◆ **DATA ENTRIES**
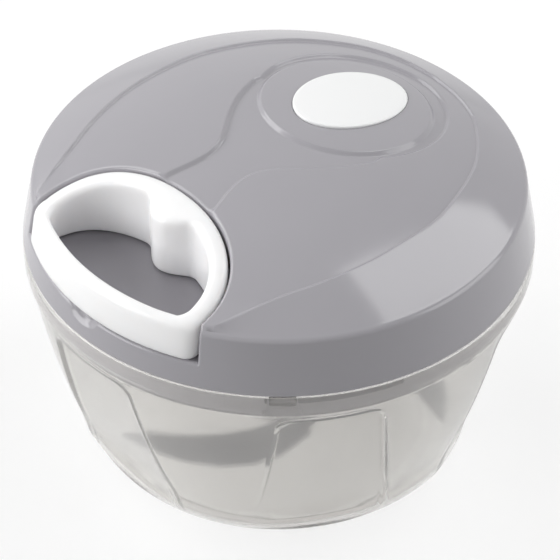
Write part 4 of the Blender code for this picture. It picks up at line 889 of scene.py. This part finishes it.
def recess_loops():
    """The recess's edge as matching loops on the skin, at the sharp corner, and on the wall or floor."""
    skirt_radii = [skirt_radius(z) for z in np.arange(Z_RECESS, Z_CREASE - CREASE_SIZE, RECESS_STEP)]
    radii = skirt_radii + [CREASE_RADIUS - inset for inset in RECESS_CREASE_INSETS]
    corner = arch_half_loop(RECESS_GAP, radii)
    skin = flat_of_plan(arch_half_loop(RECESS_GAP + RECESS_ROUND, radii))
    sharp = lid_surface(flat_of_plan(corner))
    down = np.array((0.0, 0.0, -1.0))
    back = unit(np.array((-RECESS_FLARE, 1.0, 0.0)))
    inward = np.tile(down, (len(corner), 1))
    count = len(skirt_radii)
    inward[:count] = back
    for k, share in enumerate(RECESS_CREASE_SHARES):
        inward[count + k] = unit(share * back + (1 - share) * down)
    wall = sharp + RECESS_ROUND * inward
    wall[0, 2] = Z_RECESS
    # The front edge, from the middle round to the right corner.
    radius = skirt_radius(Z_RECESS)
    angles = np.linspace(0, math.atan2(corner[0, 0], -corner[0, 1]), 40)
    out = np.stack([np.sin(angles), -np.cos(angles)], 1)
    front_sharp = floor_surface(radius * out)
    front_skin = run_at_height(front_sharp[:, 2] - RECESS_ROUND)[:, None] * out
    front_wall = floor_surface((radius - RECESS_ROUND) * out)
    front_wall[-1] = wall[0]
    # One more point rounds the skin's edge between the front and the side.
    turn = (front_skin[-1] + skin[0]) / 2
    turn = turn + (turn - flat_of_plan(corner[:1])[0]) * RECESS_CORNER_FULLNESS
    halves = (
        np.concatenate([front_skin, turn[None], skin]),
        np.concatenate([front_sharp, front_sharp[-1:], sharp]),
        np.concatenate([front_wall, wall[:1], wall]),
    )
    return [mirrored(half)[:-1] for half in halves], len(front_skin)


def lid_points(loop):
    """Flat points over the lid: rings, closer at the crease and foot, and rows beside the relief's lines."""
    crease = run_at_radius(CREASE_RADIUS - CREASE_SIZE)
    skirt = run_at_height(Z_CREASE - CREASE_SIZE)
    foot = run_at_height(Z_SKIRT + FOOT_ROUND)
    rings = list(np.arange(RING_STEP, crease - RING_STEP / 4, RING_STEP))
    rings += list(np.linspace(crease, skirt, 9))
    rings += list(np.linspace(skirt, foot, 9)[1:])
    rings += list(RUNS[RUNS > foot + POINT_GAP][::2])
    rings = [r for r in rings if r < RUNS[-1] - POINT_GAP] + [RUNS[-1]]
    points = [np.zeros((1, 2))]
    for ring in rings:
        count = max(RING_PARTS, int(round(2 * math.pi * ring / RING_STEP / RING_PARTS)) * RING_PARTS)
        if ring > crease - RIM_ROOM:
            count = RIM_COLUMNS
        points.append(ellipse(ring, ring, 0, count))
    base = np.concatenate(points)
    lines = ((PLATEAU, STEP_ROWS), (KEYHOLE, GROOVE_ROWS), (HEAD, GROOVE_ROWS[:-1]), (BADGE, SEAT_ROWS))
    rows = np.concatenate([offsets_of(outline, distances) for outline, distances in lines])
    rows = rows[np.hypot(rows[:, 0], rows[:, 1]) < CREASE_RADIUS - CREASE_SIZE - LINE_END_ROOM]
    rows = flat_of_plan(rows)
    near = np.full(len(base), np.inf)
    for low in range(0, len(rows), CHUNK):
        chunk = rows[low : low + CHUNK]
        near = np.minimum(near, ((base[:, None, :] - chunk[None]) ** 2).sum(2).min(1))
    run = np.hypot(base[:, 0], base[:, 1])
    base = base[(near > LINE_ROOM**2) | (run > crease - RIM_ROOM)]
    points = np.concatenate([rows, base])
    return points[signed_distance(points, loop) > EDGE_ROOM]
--
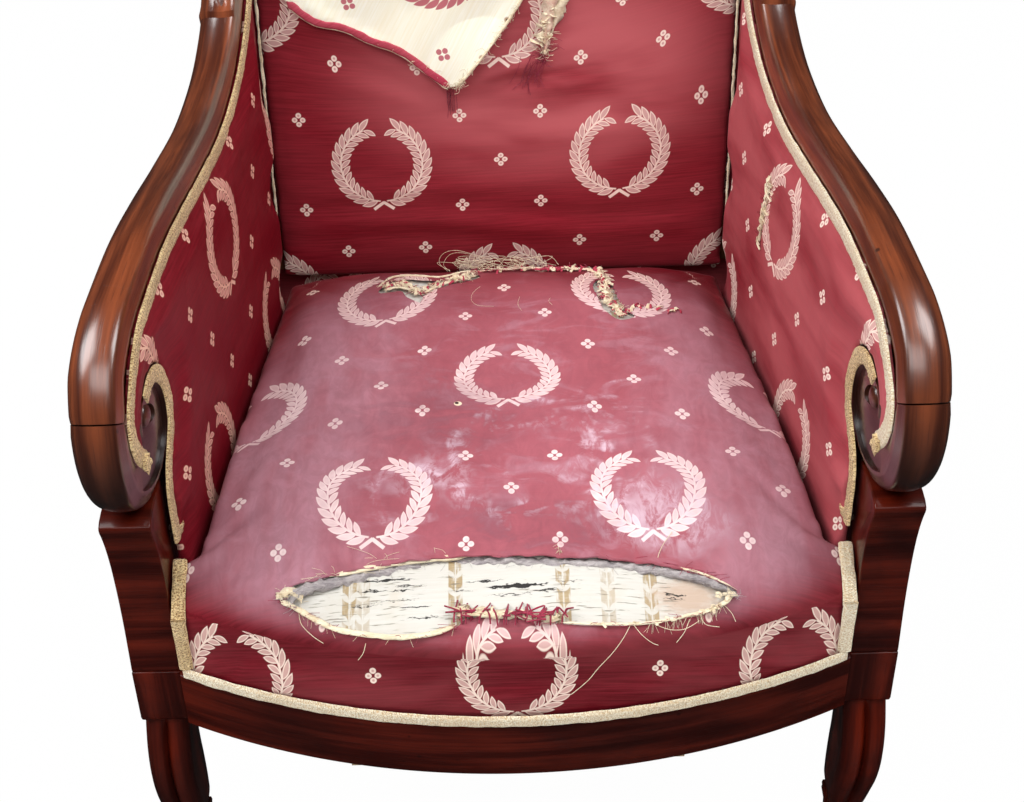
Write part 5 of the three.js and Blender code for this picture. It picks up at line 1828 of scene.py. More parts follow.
---
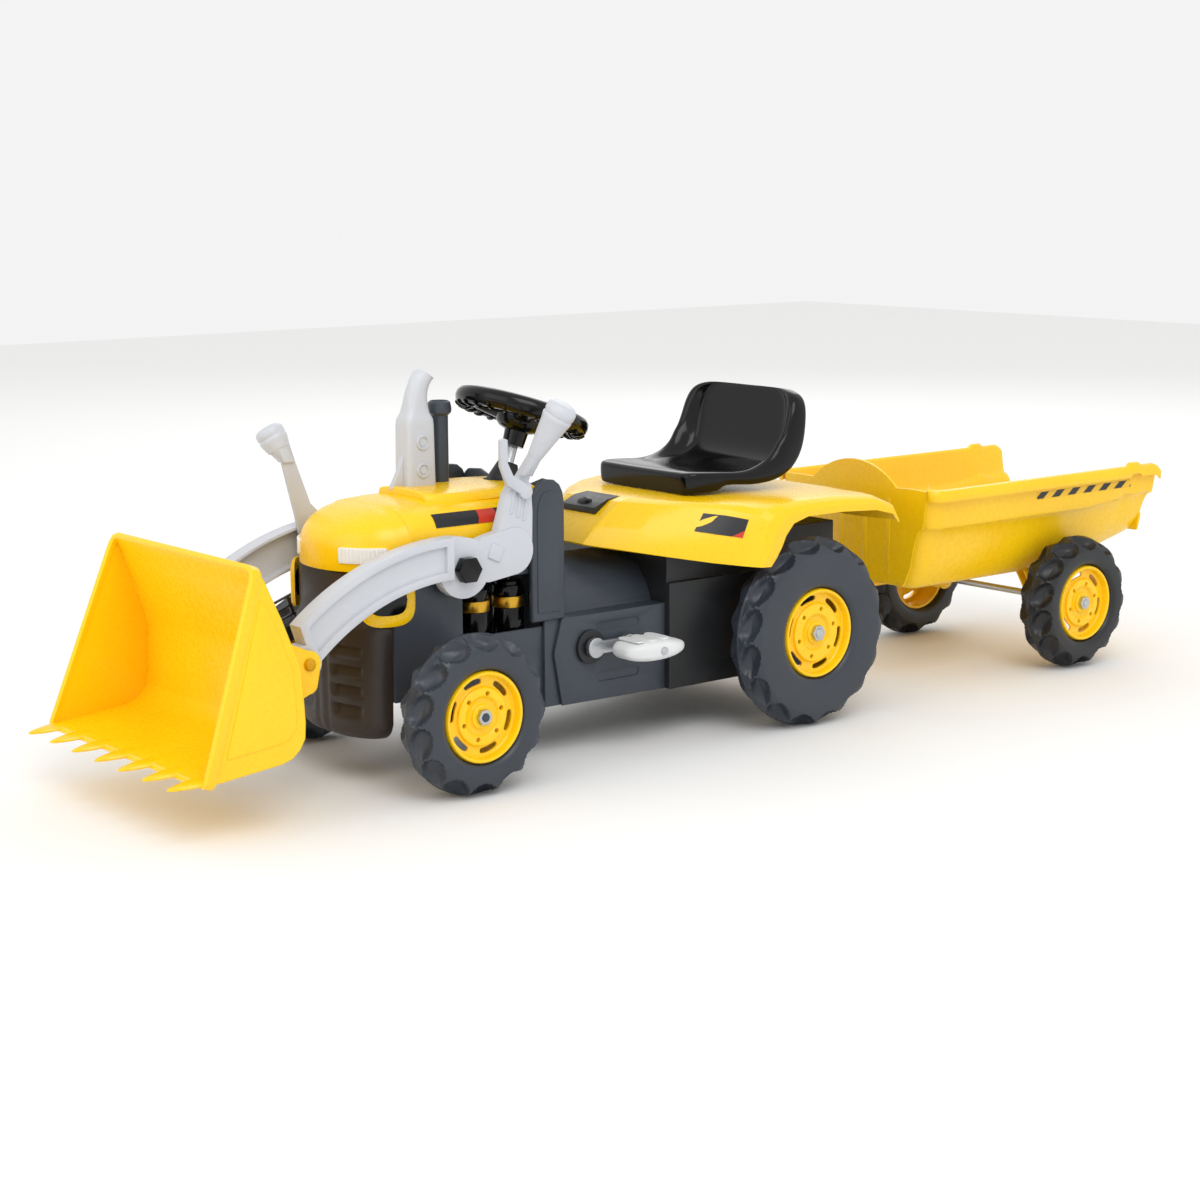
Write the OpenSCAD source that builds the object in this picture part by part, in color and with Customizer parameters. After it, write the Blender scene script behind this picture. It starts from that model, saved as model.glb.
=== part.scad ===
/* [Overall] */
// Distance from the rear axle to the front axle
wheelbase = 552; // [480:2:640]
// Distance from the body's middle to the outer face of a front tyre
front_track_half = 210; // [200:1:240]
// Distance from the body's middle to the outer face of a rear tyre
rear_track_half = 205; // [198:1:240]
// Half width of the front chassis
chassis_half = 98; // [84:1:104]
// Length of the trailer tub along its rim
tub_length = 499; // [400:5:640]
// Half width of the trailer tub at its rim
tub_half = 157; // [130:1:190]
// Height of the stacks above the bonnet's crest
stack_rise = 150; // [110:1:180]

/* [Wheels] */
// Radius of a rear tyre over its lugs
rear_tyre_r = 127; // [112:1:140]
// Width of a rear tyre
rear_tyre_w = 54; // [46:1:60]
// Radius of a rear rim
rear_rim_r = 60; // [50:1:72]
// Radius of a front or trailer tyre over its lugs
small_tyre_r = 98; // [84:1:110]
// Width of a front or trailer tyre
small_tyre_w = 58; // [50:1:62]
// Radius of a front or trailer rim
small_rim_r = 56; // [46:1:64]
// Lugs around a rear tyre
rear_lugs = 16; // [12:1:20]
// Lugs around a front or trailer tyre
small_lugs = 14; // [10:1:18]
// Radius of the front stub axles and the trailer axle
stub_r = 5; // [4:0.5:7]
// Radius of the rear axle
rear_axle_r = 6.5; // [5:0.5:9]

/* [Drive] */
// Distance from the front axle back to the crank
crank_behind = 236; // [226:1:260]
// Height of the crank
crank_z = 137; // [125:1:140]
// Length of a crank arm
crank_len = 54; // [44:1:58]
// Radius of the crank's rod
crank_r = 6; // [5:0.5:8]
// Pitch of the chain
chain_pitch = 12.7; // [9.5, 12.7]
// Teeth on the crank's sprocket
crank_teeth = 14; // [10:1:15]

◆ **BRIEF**
Can you repeat, word for word, every line above from the one containing "Write the OpenSCAD" down to the one containing "rear_axle_r = 6.5; // [5:0.5:9]", including both?

◆ **THE REPLY**
Write the OpenSCAD source that builds the object in this picture part by part, in color and with Customizer parameters. After it, write the Blender scene script behind this picture. It starts from that model, saved as model.glb.
=== part.scad ===
/* [Overall] */
// Distance from the rear axle to the front axle
wheelbase = 552; // [480:2:640]
// Distance from the body's middle to the outer face of a front tyre
front_track_half = 210; // [200:1:240]
// Distance from the body's middle to the outer face of a rear tyre
rear_track_half = 205; // [198:1:240]
// Half width of the front chassis
chassis_half = 98; // [84:1:104]
// Length of the trailer tub along its rim
tub_length = 499; // [400:5:640]
// Half width of the trailer tub at its rim
tub_half = 157; // [130:1:190]
// Height of the stacks above the bonnet's crest
stack_rise = 150; // [110:1:180]

/* [Wheels] */
// Radius of a rear tyre over its lugs
rear_tyre_r = 127; // [112:1:140]
// Width of a rear tyre
rear_tyre_w = 54; // [46:1:60]
// Radius of a rear rim
rear_rim_r = 60; // [50:1:72]
// Radius of a front or trailer tyre over its lugs
small_tyre_r = 98; // [84:1:110]
// Width of a front or trailer tyre
small_tyre_w = 58; // [50:1:62]
// Radius of a front or trailer rim
small_rim_r = 56; // [46:1:64]
// Lugs around a rear tyre
rear_lugs = 16; // [12:1:20]
// Lugs around a front or trailer tyre
small_lugs = 14; // [10:1:18]
// Radius of the front stub axles and the trailer axle
stub_r = 5; // [4:0.5:7]
// Radius of the rear axle
rear_axle_r = 6.5; // [5:0.5:9]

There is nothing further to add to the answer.